> [THE EXERCISE]: Below this line is the material. Write out only its lines from the one containing "hanger_bolt = (body()" through the one containing "cad_parts[node].hide_render = cad_parts[node].hide_viewport", both kept, exactly.

> [PROVIDED DATA]:
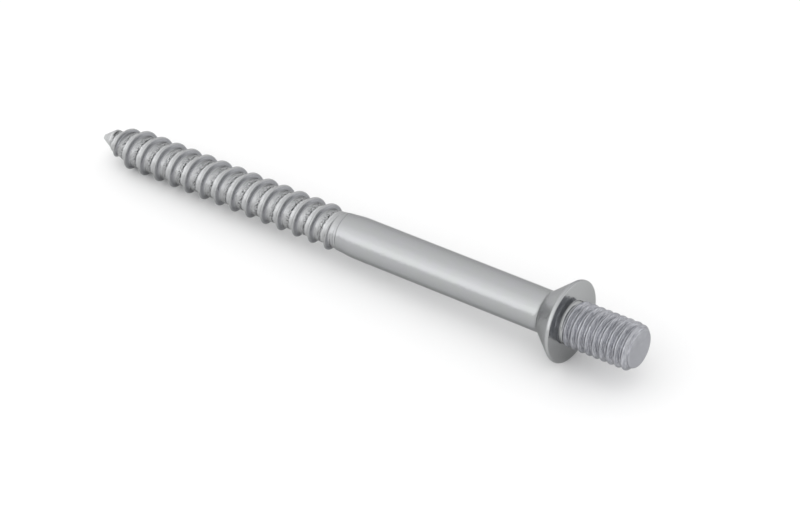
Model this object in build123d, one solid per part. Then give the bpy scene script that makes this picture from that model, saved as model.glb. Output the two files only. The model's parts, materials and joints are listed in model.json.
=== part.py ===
from build123d import *
from math import atan, ceil, cos, degrees, radians, sin, tan
import os

# Hanger bolt with a collar: one piece of cold-formed steel with rolled threads, in millimetres.
# It is drawn upright, point down, with its axis on Z and z = 0 on the collar's front face, and
# is laid down on its collar's rim and its thread's crests at the end.

# Machine end: M6 x 1, drawn as a cylinder at the thread's major diameter
STUD_D = 5.9
STUD_LENGTH = 9.4
STUD_CHAMFER = 0.58

# Collar: flat front face, narrow rim with broken edges, conical back that seats in a countersink
COLLAR_D = 10.4
COLLAR_LAND = 0.42
RIM_CHAMFER = 0.12
CONE_ANGLE = 80.0
CONE_FILLET = 0.9

# Plain shank, and the neck that narrows from it to the root of the wood thread
SHANK_D = 5.32
SHANK_LENGTH = 28.0
NECK_LENGTH = 3.9
NECK_ROUND = 8.0

# Wood thread: one coarse ridge on a root that tapers over its last turns
ROOT_D = 4.4
ROOT_LENGTH = 31.75
TAPER_LENGTH = 3.7
CREST_D = 5.55
PITCH = 2.485
HAND = -1  # -1 for a left-hand thread, 1 for a right-hand one

# Section of the ridge: flank angles are from the radial direction
CREST_WIDTH = 0.16
POINT_FLANK_ANGLE = 31.0
STUD_FLANK_ANGLE = 21.0
BURIED_DEPTH = 0.12

# Start and run-out of the ridge
START_ANGLE = 132.0  # from the bolt's underside, as it lies
START_LEAD = 0.15
START_TURNS = 0.12
START_SHARE = 0.35
RISE_TURNS = 1.3
OVERRUN_TURNS = 0.6  # from the neck's foot to the ridge's end
RUNOUT_TURNS = 0.42

# Pinched point: a blunt cone with four flats, whose base is pushed over to one side
POINT_D = 2.6
POINT_LENGTH = 1.75
POINT_SHIFT = 0.23
POINT_ANGLE = 140.0  # direction of the shift, from the underside
TIP_D = 0.6
TIP_ROUND = 0.2
FLAT_DEPTH = 0.1

STEPS_PER_TURN = 16
LEAST_SHARE = 0.04

collar_height = COLLAR_LAND + (COLLAR_D - SHANK_D) / 2 / tan(radians(CONE_ANGLE / 2))
neck_top = -collar_height - SHANK_LENGTH
neck_bottom = neck_top - NECK_LENGTH
taper_top = neck_bottom - ROOT_LENGTH
taper_bottom = taper_top - TAPER_LENGTH
point_bottom = taper_bottom - POINT_LENGTH

ridge_height = (CREST_D - ROOT_D) / 2
ridge_start = taper_bottom - START_LEAD
ridge_turns = (neck_bottom - ridge_start) / PITCH + OVERRUN_TURNS


def body():
    """The bolt's turned form, from the end of the stud down to the base of the point."""
    corners = [
        ((STUD_D / 2 - STUD_CHAMFER, STUD_LENGTH), 0),
        ((STUD_D / 2, STUD_LENGTH - STUD_CHAMFER), 0),
        ((STUD_D / 2, 0), 0),
        ((COLLAR_D / 2 - RIM_CHAMFER, 0), 0),
        ((COLLAR_D / 2, -RIM_CHAMFER), 0),
        ((COLLAR_D / 2, -COLLAR_LAND), 0),
        ((SHANK_D / 2, -collar_height), CONE_FILLET),
        ((SHANK_D / 2, neck_top), NECK_ROUND),
        ((ROOT_D / 2, neck_bottom), 0),
        ((ROOT_D / 2, taper_top), 0),
        ((POINT_D / 2, taper_bottom), 0),
    ]
    top = (0, STUD_LENGTH)
    bottom = (0, taper_bottom)
    outline = FilletPolyline(
        top, *[place for place, _ in corners], bottom, radius=[radius for _, radius in corners]
    )
    profile = make_face(outline + Line(bottom, top))
    return revolve(Plane.XZ * profile, Axis.Z)


def point():
    """The pinched point: a cone from a shifted base, with four flats that fade out at the base."""
    base = Plane((POINT_SHIFT, 0, taper_bottom))
    tip = Plane((0, 0, point_bottom))
    cone = loft([base * Circle(POINT_D / 2), tip * Circle(TIP_D / 2)])
    cone = fillet(cone.faces().sort_by(Axis.Z)[0].edges(), TIP_ROUND)
    tip_width = TIP_D - 2 * FLAT_DEPTH
    flats = loft([base * Rectangle(POINT_D, POINT_D), tip * Rectangle(tip_width, tip_width)])
    return Rot(0, 0, POINT_ANGLE) * (cone & flats)


def root_radius(z):
    """Radius of the root that carries the ridge at height z, on the neck, the root or the taper."""
    if z > neck_bottom:
        return ROOT_D / 2 + (z - neck_bottom) * (SHANK_D - ROOT_D) / 2 / NECK_LENGTH
    if z < taper_top:
        return ROOT_D / 2 - (taper_top - z) * (ROOT_D - POINT_D) / 2 / TAPER_LENGTH
    return ROOT_D / 2


def smooth_step(share):
    """A smooth rise from 0 to 1 as share goes from 0 to 1."""
    share = min(max(share, 0.0), 1.0)
    return share * share * (3 - 2 * share)


def ridge_share(turn):
    """Size of the ridge's section at a turn, as a share of its full size."""
    rise = START_SHARE + (1 - START_SHARE) * smooth_step(turn / RISE_TURNS)
    begun = smooth_step(turn / START_TURNS)
    left = smooth_step((ridge_turns - turn) / RUNOUT_TURNS)
    return rise * begun * left


def section():
    """Corners of the ridge's section: offset along the axis and height above the root."""
    shoulder = CREST_WIDTH / 2
    depth = ridge_height + BURIED_DEPTH
    return [
        (-shoulder - depth * tan(radians(POINT_FLANK_ANGLE)), -BURIED_DEPTH),
        (-shoulder, ridge_height),
        (shoulder, ridge_height),
        (shoulder + depth * tan(radians(STUD_FLANK_ANGLE)), -BURIED_DEPTH),
    ]


def ridge_point(turn, offset, height):
    """Radius and z of a corner of the section at a turn. A small section lies below the root."""
    z = ridge_start + PITCH * turn
    share = max(ridge_share(turn), LEAST_SHARE)
    radius = root_radius(z) - BURIED_DEPTH + (height + BURIED_DEPTH) * share
    return radius, z + offset * share


def ridge_turn(first, last):
    """One stretch of the ridge: strips ruled between helical curves through its section's corners."""
    steps = ceil((last - first) * STEPS_PER_TURN)
    curves = []
    for offset, height in section():
        points = []
        for step in range(steps + 1):
            turn = first + (last - first) * step / steps
            radius, z = ridge_point(turn, offset, height)
            angle = radians(START_ANGLE + HAND * 360 * turn)
            points.append((radius * cos(angle), radius * sin(angle), z))
        curves.append(Spline(points))
    strips = [
        Face.make_surface_from_curves(curve, curves[(index + 1) % len(curves)])
        for index, curve in enumerate(curves)
    ]
    ends = [
        make_face(Polyline(*[curve.position_at(place) for curve in curves], close=True)).face()
        for place in (0, 1)
    ]
    return Solid(Shell(strips + ends))


def ridge():
    """The thread's ridge, as equal stretches of about one turn that meet end to end."""
    count = ceil(ridge_turns)
    return [
        ridge_turn(ridge_turns * index / count, ridge_turns * (index + 1) / count)
        for index in range(count)
    ]


def rest_tilt():
    """Rise of the axis towards the stud, in degrees, with rim and crests on one flat surface."""
    under_turn = START_ANGLE / 360 * -HAND % 1
    rises = []
    for whole in range(int(ridge_turns)):
        radius, z = ridge_point(under_turn + whole, 0, ridge_height)
        rises.append((COLLAR_D / 2 - radius) / (-COLLAR_LAND - z))
    return degrees(atan(min(rises)))


hanger_bolt = (body() + point()).fuse(*ridge())
hanger_bolt = Rot(0, 90 - rest_tilt(), 0) * hanger_bolt

os.makedirs("parts", exist_ok=True)
export_step(hanger_bolt, "parts/hanger_bolt.step")
print("hanger_bolt", len(hanger_bolt.solids()), "solid, valid:", hanger_bolt.is_valid)
print("axis rises", round(rest_tilt(), 3), "degrees towards the stud")
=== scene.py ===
# %% [markdown]
# # A hanger bolt in bright zinc
# The real part is one piece of cold-formed steel: a coarse wood thread with a pinched point, a
# plain shank, a collar with a conical back and a short M6 machine thread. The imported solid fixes
# its place and its size. Here it gets what the solid leaves out: rounded crests and roots, the
# real machine thread, broken edges, and the zinc that covers it.

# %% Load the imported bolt
import json
from math import atan2, ceil, cos, degrees, hypot, pi, radians, sin, tan

import bmesh
import bpy
from mathutils import Matrix, Vector, noise


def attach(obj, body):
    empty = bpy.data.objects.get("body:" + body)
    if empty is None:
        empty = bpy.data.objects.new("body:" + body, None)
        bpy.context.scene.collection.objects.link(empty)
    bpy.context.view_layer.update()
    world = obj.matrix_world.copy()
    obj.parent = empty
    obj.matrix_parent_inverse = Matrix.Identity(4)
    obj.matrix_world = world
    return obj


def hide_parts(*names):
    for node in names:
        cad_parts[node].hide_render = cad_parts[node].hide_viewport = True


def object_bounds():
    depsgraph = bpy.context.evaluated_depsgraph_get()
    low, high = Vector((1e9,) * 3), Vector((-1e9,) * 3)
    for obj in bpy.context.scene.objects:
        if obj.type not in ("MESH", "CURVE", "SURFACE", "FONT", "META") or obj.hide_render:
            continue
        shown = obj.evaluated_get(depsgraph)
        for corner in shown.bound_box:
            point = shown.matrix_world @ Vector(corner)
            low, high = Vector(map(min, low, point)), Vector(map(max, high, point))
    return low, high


MM = 0.001
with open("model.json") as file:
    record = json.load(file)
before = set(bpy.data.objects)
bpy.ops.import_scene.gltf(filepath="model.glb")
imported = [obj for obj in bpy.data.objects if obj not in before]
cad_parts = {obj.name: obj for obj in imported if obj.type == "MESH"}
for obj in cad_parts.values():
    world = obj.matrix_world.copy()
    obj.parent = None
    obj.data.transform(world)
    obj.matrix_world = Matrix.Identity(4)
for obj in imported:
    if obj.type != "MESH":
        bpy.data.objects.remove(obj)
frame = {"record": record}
cad_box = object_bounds()


def in_mm(box):
    """A box's two corners in millimetres, for printing."""
    return [[round(value / MM, 2) for value in corner] for corner in box]


print("solid's box, mm:", in_mm(cad_box))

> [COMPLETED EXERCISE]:
hanger_bolt = (body() + point()).fuse(*ridge())
hanger_bolt = Rot(0, 90 - rest_tilt(), 0) * hanger_bolt

os.makedirs("parts", exist_ok=True)
export_step(hanger_bolt, "parts/hanger_bolt.step")
print("hanger_bolt", len(hanger_bolt.solids()), "solid, valid:", hanger_bolt.is_valid)
print("axis rises", round(rest_tilt(), 3), "degrees towards the stud")
=== scene.py ===
# %% [markdown]
# # A hanger bolt in bright zinc
# The real part is one piece of cold-formed steel: a coarse wood thread with a pinched point, a
# plain shank, a collar with a conical back and a short M6 machine thread. The imported solid fixes
# its place and its size. Here it gets what the solid leaves out: rounded crests and roots, the
# real machine thread, broken edges, and the zinc that covers it.

# %% Load the imported bolt
import json
from math import atan2, ceil, cos, degrees, hypot, pi, radians, sin, tan

import bmesh
import bpy
from mathutils import Matrix, Vector, noise


def attach(obj, body):
    empty = bpy.data.objects.get("body:" + body)
    if empty is None:
        empty = bpy.data.objects.new("body:" + body, None)
        bpy.context.scene.collection.objects.link(empty)
    bpy.context.view_layer.update()
    world = obj.matrix_world.copy()
    obj.parent = empty
    obj.matrix_parent_inverse = Matrix.Identity(4)
    obj.matrix_world = world
    return obj


def hide_parts(*names):
    for node in names:
        cad_parts[node].hide_render = cad_parts[node].hide_viewport = True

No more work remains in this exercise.